Na altura dos imprevistos do Seixal, Bruno Nunes, coordenador autárquico do Chega, assegurou que essa situação não alterou em nada as exigências do partido para entendimentos e principalmente para negociações à esquerda: “Não aceitamos pelouros, não nos sentamos com o PCP, não há conversas com a CDU.”

Agora, e sobre o caso de Cascais, Bruno Nunes, da coordenação autárquica nacional, entende que “não faz sentido o Chega ficar de fora de uma comissão de acompanhamento e fiscalização” às Águas de Cascais, ainda para mais numa “fase de transição”.

Aos olhos do agora eleito deputado, trata-se de um sinal de “responsabilidade” por parte do partido para com a autarquia. Outra coisa seria a questão de acumulação de vencimento que, esclarece, estaria “fora de questão”. Neste caso, “não existindo incompatibilidade de funções” — sendo que Rodrigues dos Santos é vereador sem pelouro e não é remunerado, apenas recebe senhas de presença — o Chega não vê “qualquer motivo para ficar de fora” por ser um cargo de fiscalização e não um cargo executivo.
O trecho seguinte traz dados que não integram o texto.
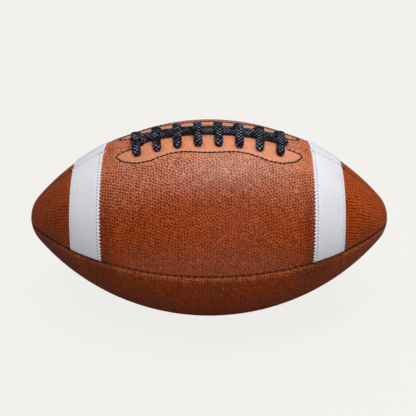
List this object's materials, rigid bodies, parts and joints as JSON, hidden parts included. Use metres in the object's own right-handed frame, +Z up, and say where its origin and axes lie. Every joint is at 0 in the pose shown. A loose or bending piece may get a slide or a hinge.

Por parte do PS, o vereador Alexandre Faria esclarece que o convite foi aceite depois de uma deliberação e aprovação em concelhia, mas com a ressalva de haver um “regime de rotatividade” entre os três representantes socialistas eleitos para a autarquia, sendo que cada um vai ficar no cargo cerca de um ano e três meses e com a remuneração equivalente a essa presença.

O socialista justifica que a presença na comissão é importante por se tratar de um “órgão fiscalizador” e por haver a “responsabilidade de acompanhar de forma mais eficaz o andamento do contrato”.